Your task is to repeat the listing exactly.

● ● ● ● ● ● ●

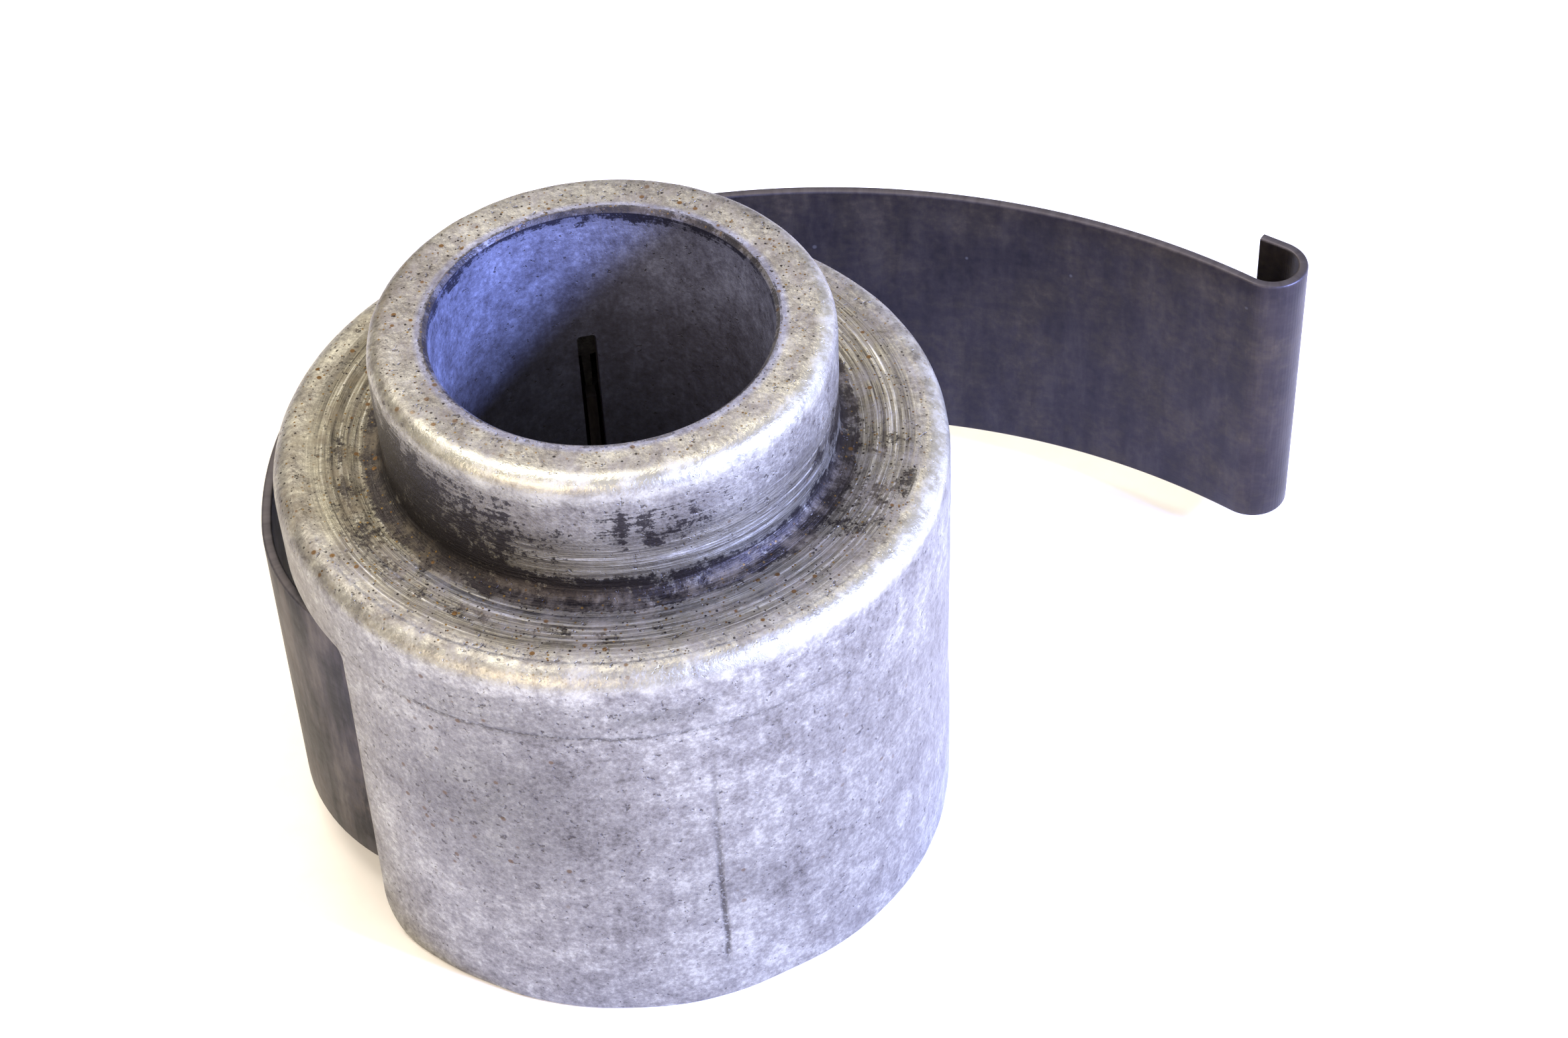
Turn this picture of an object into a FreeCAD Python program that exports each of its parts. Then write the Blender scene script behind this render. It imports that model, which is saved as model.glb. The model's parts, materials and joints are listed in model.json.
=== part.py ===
import FreeCAD, Part
import math
import os

# A cast hub with a flat steel strip spring wound inside it (sizes in millimetres).
#
# The hub is one aluminium die casting: a short neck and a long inner tube share one bore, and a
# shoulder carries a skirt that hangs round the tube. The space between tube and skirt is the
# spring chamber. The spring is one strip of steel. Its inner end is a tab held in a slot of the
# tube, it winds outwards inside the chamber, leaves through a window in the skirt, sweeps round
# the outside as a curved arm and ends in a small hook.
#
# Origin: on the bore axis, in the plane that the skirt and the tube stand on. +Z points up
# through the neck. Angles are measured anticlockwise from +X, looking down on the neck.

# --- Strip spring -------------------------------------------------------------------------------
strip_thickness = 0.8
strip_width = 25.8
strip_foot_clearance = 3.3
strip_top_clearance = 1.7
tab_setback = 0.6
tab_bend_radius = 1.2
coil_tube_clearance = 0.4
coil_skirt_room = 4.13
coil_extra_turns = 2
coil_end_angle = -118.8
lip_room = 1.53

# --- Hub casting --------------------------------------------------------------------------------
bore_radius = 12.5
bore_chamfer = 0.3
tube_wall = 1.8
chamber_width = 8.6
skirt_wall = 1.9
skirt_draft = 0.1
rim_step = 0.1
lintel_depth = 2.5
shoulder_thickness = 4.0
neck_length = 10.7
neck_wall = 4.4
neck_edge_round = 1.3
neck_base_round = 0.8
rim_edge_round = 1.6
foot_edge_round = 0.3
chamber_corner_round = 1.0

# --- Window in the skirt, where the strip leaves ------------------------------------------------
window_lip_lead = 0.8
window_span = 102.5
window_foot_round = 3.5
window_top_round = 1.0

# --- Slot in the tube, which holds the strip's tab ----------------------------------------------
slot_angle = 95.6
slot_rise = 2.5
slot_side_clearance = 0.35

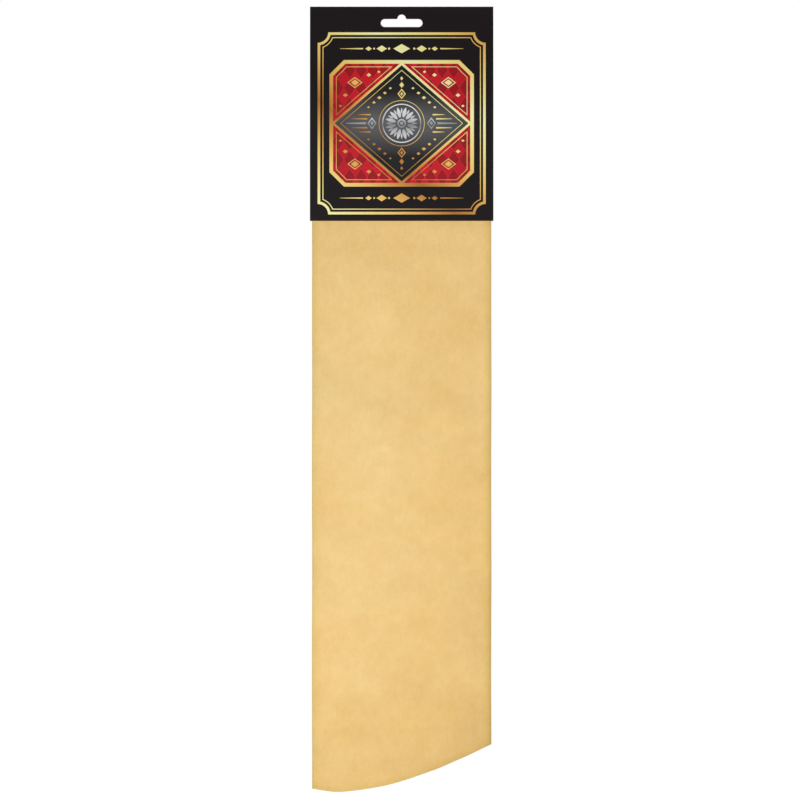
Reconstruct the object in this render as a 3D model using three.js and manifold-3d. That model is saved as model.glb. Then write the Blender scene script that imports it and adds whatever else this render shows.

● ● ● ● ● ● ●

## SOLUTION TO THE PROBLEM
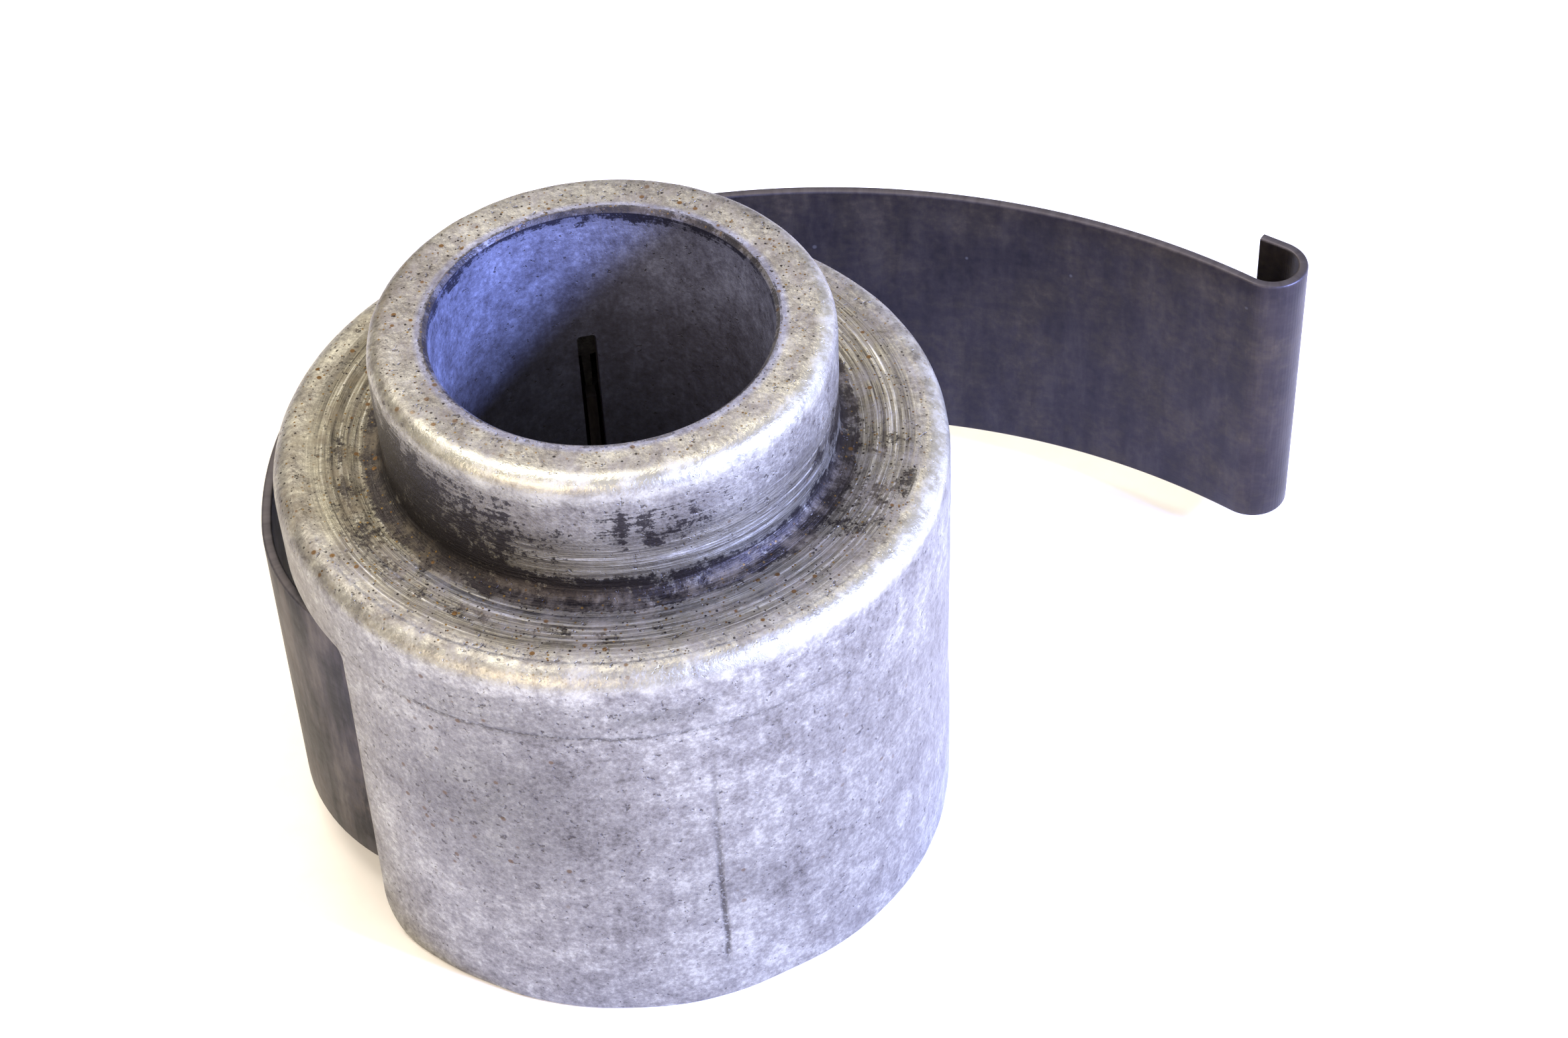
Turn this picture of an object into a FreeCAD Python program that exports each of its parts. Then write the Blender scene script behind this render. It imports that model, which is saved as model.glb. The model's parts, materials and joints are listed in model.json.
=== part.py ===
import FreeCAD, Part
import math
import os

# A cast hub with a flat steel strip spring wound inside it (sizes in millimetres).
#
# The hub is one aluminium die casting: a short neck and a long inner tube share one bore, and a
# shoulder carries a skirt that hangs round the tube. The space between tube and skirt is the
# spring chamber. The spring is one strip of steel. Its inner end is a tab held in a slot of the
# tube, it winds outwards inside the chamber, leaves through a window in the skirt, sweeps round
# the outside as a curved arm and ends in a small hook.
#
# Origin: on the bore axis, in the plane that the skirt and the tube stand on. +Z points up
# through the neck. Angles are measured anticlockwise from +X, looking down on the neck.

# --- Strip spring -------------------------------------------------------------------------------
strip_thickness = 0.8
strip_width = 25.8
strip_foot_clearance = 3.3
strip_top_clearance = 1.7
tab_setback = 0.6
tab_bend_radius = 1.2
coil_tube_clearance = 0.4
coil_skirt_room = 4.13
coil_extra_turns = 2
coil_end_angle = -118.8
lip_room = 1.53

# --- Hub casting --------------------------------------------------------------------------------
bore_radius = 12.5
bore_chamfer = 0.3
tube_wall = 1.8
chamber_width = 8.6
skirt_wall = 1.9
skirt_draft = 0.1
rim_step = 0.1
lintel_depth = 2.5
shoulder_thickness = 4.0
neck_length = 10.7
neck_wall = 4.4
neck_edge_round = 1.3
neck_base_round = 0.8
rim_edge_round = 1.6
foot_edge_round = 0.3
chamber_corner_round = 1.0

# --- Window in the skirt, where the strip leaves ------------------------------------------------
window_lip_lead = 0.8
window_span = 102.5
window_foot_round = 3.5
window_top_round = 1.0

# --- Slot in the tube, which holds the strip's tab ----------------------------------------------
slot_angle = 95.6
slot_rise = 2.5
slot_side_clearance = 0.35

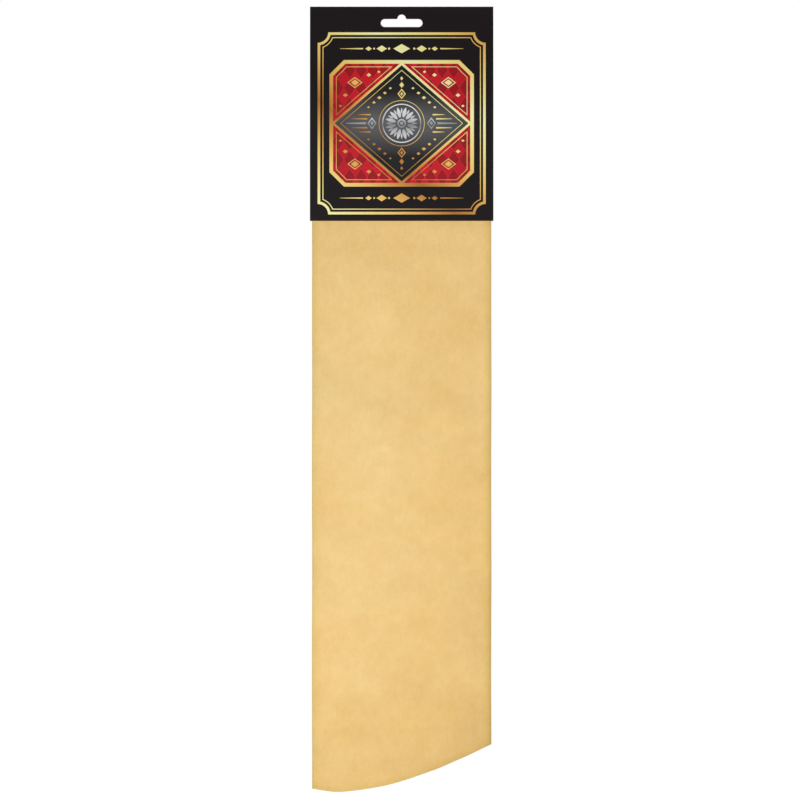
Reconstruct the object in this render as a 3D model using three.js and manifold-3d. That model is saved as model.glb. Then write the Blender scene script that imports it and adds whatever else this render shows.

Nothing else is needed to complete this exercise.